— start of Given information —

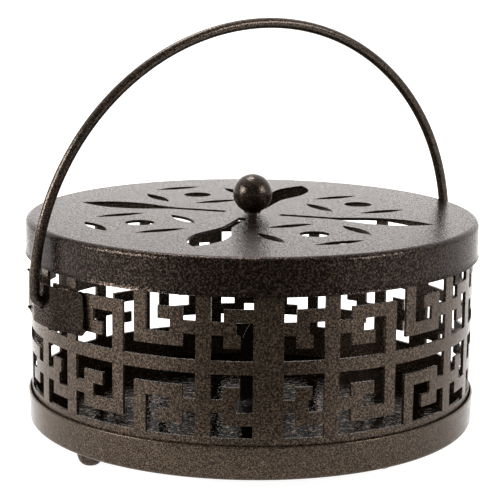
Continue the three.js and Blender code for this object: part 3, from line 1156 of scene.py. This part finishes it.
@dataclass
class Lid:
    """The pressed cap, pierced with stemmed leaves, roundels and the slits round them."""

    wall: float = 0.9 * MM
    corner: float = 1.8 * MM
    flare: float = 0.35 * MM
    flare_height: float = 1.6 * MM
    flare_knee: tuple[float, float] = (0.3, 0.5)
    rim: float = 0.22 * MM
    leaf_count: int = 4
    leaf_turn: float = 73.0
    leaf_tip: float = 61.0 * MM
    leaf_neck: float = 27.0 * MM
    leaf_belly: float = 46.0 * MM
    leaf_half: float = 5.9 * MM
    leaf_steps: int = 14
    stem_start: float = 9.5 * MM
    stem_half: float = 1.6 * MM
    shoulder_share: float = 0.333
    roundel_circle: float = 41.0 * MM
    roundel_turn: float = 28.3
    roundel_radius: float = 4.7 * MM
    slit_offset: float = 15.4 * MM
    slit_half: float = 8.8 * MM
    slit_width: float = 4.4 * MM
    slit_steps: int = 20
    slits: int = 4
    screw_hole: float = 1.9 * MM

    def leaf(self) -> Outline:
        """Draw a stemmed leaf along X.

        Returns:
            Its closed outline.
        """
        shoulder = self.stem_half + self.leaf_half * self.shoulder_share
        near = (self.leaf_neck + self.leaf_belly) / 2
        far = (self.leaf_belly + self.leaf_tip) / 2
        neck, belly = (self.leaf_neck, self.stem_half), (self.leaf_belly, self.leaf_half)
        upper = [
            (self.stem_start, self.stem_half),
            *bezier((neck, (near, shoulder), (near, self.leaf_half), belly), self.leaf_steps),
            *bezier((belly, (far, self.leaf_half), (self.leaf_tip, 0.0)), self.leaf_steps),
        ]
        lower = [(x, -y) for x, y in upper]
        return lower + [(self.leaf_tip, 0.0)] + upper[::-1]

    def slit(self) -> Outline:
        """Draw a slit with pointed ends along X.

        Returns:
            Its closed outline.
        """
        left, right = (-self.slit_half, 0.0), (self.slit_half, 0.0)
        lower = bezier((left, (0.0, -self.slit_width), right), self.slit_steps)
        return lower + bezier((right, (0.0, self.slit_width), left), self.slit_steps)

    def holes(self) -> list[Outline]:
        """Draw every hole of the lid, the screw's among them.

        Returns:
            Their closed outlines.
        """
        holes = [circle((0.0, 0.0), self.screw_hole, 24)]
        for index in range(self.leaf_count):
            quarter = index * 360 / self.leaf_count
            holes.append(turned_outline(self.leaf(), self.leaf_turn + quarter))
            ring = [circle((0.0, 0.0), self.roundel_radius, 48)]
            for place in range(self.slits):
                # The outer slit of the first roundel was never cut
                if index == 0 and place == 0:
                    continue
                upright = shifted_outline(turned_outline(self.slit(), 90), self.slit_offset)
                ring.append(turned_outline(upright, place * 360 / self.slits))
            holes += [
                turned_outline(shifted_outline(hole, self.roundel_circle), self.roundel_turn + quarter)
                for hole in ring
            ]
        return holes

    def shape(self) -> bmesh.types.BMesh:
        """Shape the cap: a pierced disc whose edge is drawn down into the skirt, then thickened inwards.

        Returns:
            The cap.
        """
        low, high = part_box("lid")
        radius = high.x - self.flare
        flat = radius - self.corner
        cap = blank([circle((0.0, 0.0), flat, RING_STEPS), *self.holes()])
        bmesh.ops.translate(cap, verts=cap.verts[:], vec=(0, 0, high.z))
        past_holes = (flat + self.leaf_tip) / 2
        borders = [line for line in cap.edges if line.is_boundary]
        edge = [line for line in borders if min(vert.co.xy.length for vert in line.verts) > past_holes]
        knee_reach, knee_height = self.flare_knee
        profile = arc((flat, high.z - self.corner), self.corner, 90, 0, 8)[1:]
        profile += [
            (radius, (high.z + low.z) / 2),
            (radius, low.z + self.flare_height),
            (radius + self.flare * knee_reach, low.z + self.flare_height * knee_height),
            (radius + self.flare, low.z),
        ]
        reach, height = flat, high.z
        for next_reach, next_height in profile:
            points, edge, _ = draw_out(cap, edge)
            share = next_reach / reach
            bmesh.ops.scale(cap, verts=points, vec=(share, share, 1))
            bmesh.ops.translate(cap, verts=points, vec=(0, 0, next_height - height))
            reach, height = next_reach, next_height
        bmesh.ops.recalc_face_normals(cap, faces=cap.faces[:])
        top = max(cap.faces, key=lambda face: face.calc_area())
        if top.normal.z < 0:
            bmesh.ops.reverse_faces(cap, faces=cap.faces[:])
        press(cap, self.wall, self.rim)
        return cap

    def build(self, material: bpy.types.Material) -> None:
        """Make and dress the lid."""
        dress(self.shape(), "lid_pressing", Body.LID, material, ["lid"])


@dataclass
class Knob:
    """The ball on the lid, and the screw and washer that hold it from below."""

    seat_radius: float = 2.8 * MM
    bore: float = 1.8 * MM
    bore_end: float = 0.65 * MM
    screw_radius: float = 1.5 * MM
    screw_point: float = 0.45 * MM
    edge: float = 0.12 * MM

    def ball(self) -> bmesh.types.BMesh:
        """Shape the ball on its small ground seat, bored from below to just under its middle.

        Returns:
            The ball.
        """
        low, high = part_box("knob")
        radius = high.x
        centre_z = high.z - radius
        start = -math.degrees(math.acos(self.seat_radius / radius))
        bore_top = centre_z - self.bore_end
        profile = [
            (0.0, bore_top),
            (self.bore, bore_top),
            (self.bore, low.z),
            (self.seat_radius, low.z),
            *arc((0.0, centre_z), radius, start, 90, 40),
        ]
        return spun(profile, steps=96)

    def washer(self) -> bmesh.types.BMesh:
        """Shape the plain washer.

        Returns:
            The washer.
        """
        low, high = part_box("knob_washer")
        edge = self.edge
        profile = [
            (self.bore, low.z),
            (high.x - edge, low.z),
            (high.x, low.z + edge),
            (high.x, high.z - edge),
            (high.x - edge, high.z),
            (self.bore, high.z),
        ]
        return spun(profile, closed=True, steps=64)

    def screw(self) -> bmesh.types.BMesh:
        """Shape the pan-head screw, with a plain shank.

        Returns:
            The screw.
        """
        low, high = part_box("knob_screw")
        head_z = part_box("knob_washer")[0].z
        head = high.x
        dome = [(head * x, head_z - (head_z - low.z) * y) for x, y in arc((0, 0), 1, 0, 90, 10)]
        profile = [
            *reversed(dome),
            (self.screw_radius, head_z),
            (self.screw_radius, high.z - self.screw_point),
            (self.screw_radius - self.screw_point, high.z),
            (0.0, high.z),
        ]
        return spun(profile, steps=48)

    def build(self, coat: bpy.types.Material, steel: bpy.types.Material) -> None:
        """Make and dress the knob, its washer and its screw.

        Args:
            coat: The knob's finish.
            steel: The finish of the washer and the screw.
        """
        dress(self.ball(), "knob_ball", Body.LID, coat, ["knob"])
        dress(self.washer(), "knob_flat_washer", Body.LID, steel, ["knob_washer"])
        dress(self.screw(), "knob_pan_screw", Body.LID, steel, ["knob_screw"])


@dataclass(frozen=True)
class SoftBox:
    """One square soft box."""

    name: str
    place: tuple[float, float, float]
    size: float
    watts: float

    def hang(self, target: Vector) -> None:
        """Hang the soft box in its place.

        Args:
            target: The point that it faces.
        """
        data = bpy.data.lights.new(self.name, "AREA")
        data.shape = "SQUARE"
        data.size = self.size
        data.energy = self.watts
        lamp = bpy.data.objects.new(self.name, data)
        lamp.location = self.place
        lamp.rotation_euler = (target - Vector(self.place)).to_track_quat("-Z", "Y").to_euler()
        bpy.context.scene.collection.objects.link(lamp)


@dataclass
class Studio:
    """A white floor, a bright room, three soft boxes, a dark card and the photograph's camera."""

    target: Vector = field(default_factory=lambda: Vector((0.0, 0.0, 60.02 * MM)))
    distance: float = 581.2 * MM
    elevation: float = math.radians(11.257)
    roll: float = math.radians(0.64)
    focal_mm: float = 125.644
    sensor_mm: float = 36.0
    shift_x: float = -0.00412
    clip: tuple[float, float] = (0.02, 60.0)
    floor_radius: float = 9.0
    floor_glow: float = 0.95
    card_place: Vector = field(default_factory=lambda: Vector((0.004, -0.115, 0.002)))
    card_near_half: float = 0.07
    card_far_half: float = 0.26
    card_length: float = 0.24
    card_lean: float = math.radians(33)
    card_glow: float = 0.22
    card_core: float = 0.3
    bright_side: tuple[float, float, float] = (0.0, 0.95, 0.31)
    dim_to: float = -0.35
    bright_from: float = 0.9
    dim: float = 0.12
    bright: float = 2.15
    soft_boxes: tuple[SoftBox, ...] = (
        SoftBox("left_soft_box", (-1.05, -0.45, 0.5), 0.6, 26.0),
        SoftBox("right_soft_box", (1.05, -0.45, 0.6), 0.5, 12.0),
        SoftBox("top_soft_box", (-0.2, 0.5, 1.5), 0.6, 18.0),
    )

    def camera(self) -> None:
        """Place the camera."""
        data = bpy.data.cameras.new("view")
        data.lens = self.focal_mm
        data.sensor_width = self.sensor_mm
        data.shift_x = self.shift_x
        data.clip_start, data.clip_end = self.clip
        data.dof.use_dof = False
        viewer = bpy.data.objects.new("view", data)
        back = Vector((0.0, -math.cos(self.elevation), math.sin(self.elevation)))
        aim = (-back).to_track_quat("-Z", "Y").to_matrix().to_4x4()
        viewer.matrix_world = (
            Matrix.Translation(self.target + back * self.distance) @ aim @ Matrix.Rotation(self.roll, 4, "Z")
        )
        bpy.context.scene.collection.objects.link(viewer)
        bpy.context.scene.camera = viewer

    def floor(self) -> None:
        """Lay the floor: pale paper that glows, so that it is plain white to the camera."""
        disc = bmesh.new()
        bmesh.ops.create_circle(disc, cap_ends=True, segments=96, radius=self.floor_radius)
        paper, tree, shader = start_material("pale_paper")
        surface = {
            "Base Color": linear("#a0a0a0"),
            "Roughness": 0.9,
            "Emission Color": linear("#ffffff"),
            "Emission Strength": self.floor_glow,
        }
        set_inputs(tree, shader, surface)
        floor = to_object(disc, "pale_floor", paper)

    def card(self) -> None:
        """Lean a dark card before the burner, for the burner to mirror. The camera doesn't see it.

        Its sides fade to the floor's glow, so its mirror image has no hard edge.
        """
        near, far, length = self.card_near_half, self.card_far_half, self.card_length
        sheet = bmesh.new()
        corners = [(-near, 0, 0), (near, 0, 0), (far, length, 0), (-far, length, 0)]
        sheet.faces.new([sheet.verts.new(corner) for corner in corners])
        felt, tree, shader = start_material("grey_felt")
        place = add_node(tree, "ShaderNodeTexCoord").outputs["Object"]
        parts = add_node(tree, "ShaderNodeSeparateXYZ", {"Vector": place})
        half = add_node(
            tree,
            "ShaderNodeMapRange",
            {"Value": parts.outputs["Y"], "From Max": length, "To Min": near, "To Max": far},
        )
        across = add_node(
            tree, "ShaderNodeMath", {0: parts.outputs["X"], 1: half.outputs["Result"]}, operation="DIVIDE"
        )
        away = add_node(tree, "ShaderNodeMath", {0: across.outputs["Value"]}, operation="ABSOLUTE")
        fade = {
            "Value": away.outputs["Value"],
            "From Min": self.card_core,
            "To Min": self.card_glow,
            "To Max": self.floor_glow,
        }
        glow = add_node(tree, "ShaderNodeMapRange", fade, interpolation_type="SMOOTHSTEP")
        surface = {
            "Base Color": linear("#101010"),
            "Roughness": 1.0,
            "Emission Color": linear("#ffffff"),
            "Emission Strength": glow.outputs["Result"],
        }
        set_inputs(tree, shader, surface)
        shade = to_object(sheet, "dark_card", felt)
        shade.matrix_world = (
            Matrix.Translation(self.card_place)
            @ Matrix.Rotation(math.pi, 4, "Z")
            @ Matrix.Rotation(self.card_lean, 4, "X")
        )
        shade.visible_camera = False

    def room(self) -> None:
        """Light the room: white high up behind the burner, and dim behind the viewer."""
        world = bpy.data.worlds.new("room")
        world.use_nodes = True
        bpy.context.scene.world = world
        tree = world.node_tree
        direction = add_node(tree, "ShaderNodeTexCoord").outputs["Generated"]
        facing = add_node(
            tree, "ShaderNodeVectorMath", {0: direction, 1: self.bright_side}, operation="DOT_PRODUCT"
        )
        ramp = {
            "Value": facing.outputs["Value"],
            "From Min": self.dim_to,
            "From Max": self.bright_from,
            "To Min": self.dim,
            "To Max": self.bright,
        }
        strength = add_node(tree, "ShaderNodeMapRange", ramp)
        light = {"Color": linear("#ffffff"), "Strength": strength.outputs["Result"]}
        set_inputs(tree, tree.nodes["Background"], light)

    def build(self) -> None:
        """Set up the camera, the floor, the card and the lights."""
        bpy.context.scene.view_settings.view_transform = "Standard"
        self.camera()
        self.floor()
        self.card()
        self.room()
        for soft_box in self.soft_boxes:
            soft_box.hang(self.target)


def main() -> None:
    """Build the burner in its frame."""
    logging.basicConfig(level=logging.INFO, format="%(name)s: %(message)s")
    joint = next(row for row in frame["joints"] if row["name"] == "handle_swing")
    pivot, axis = Vector(joint["pos_m"]), Vector(joint["axis"]).normalized()
    Studio().build()
    pan_coat, bracket_coat = PAN_COAT.build(), BRACKET_COAT.build()
    Feet().build(pan_coat)
    Pan().build(pan_coat, INSIDE_COAT.build())
    FretBand().build(BAND_COAT.build())
    CoilStand().build(STAND_COAT.build(), RIVET_STEEL.build())
    for side in Side:
        Bracket(side, pivot, axis).build(bracket_coat)
    Handle(pivot, axis).build(WIRE_COAT.build())
    Lid().build(LID_COAT.build())
    Knob().build(KNOB_COAT.build(), PLATED_STEEL.build())


if __name__ == "__main__":
    main()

— end of Given information —

> [Task to carry out]: Return exactly the opening lines of the listing above, ending with the line that has "pressed cap, pierced".

> [Result for this exercise]:
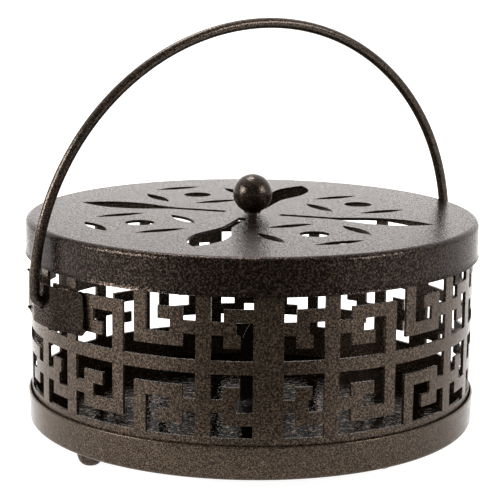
Continue the three.js and Blender code for this object: part 3, from line 1156 of scene.py. This part finishes it.
@dataclass
class Lid:
    """The pressed cap, pierced with stemmed leaves, roundels and the slits round them."""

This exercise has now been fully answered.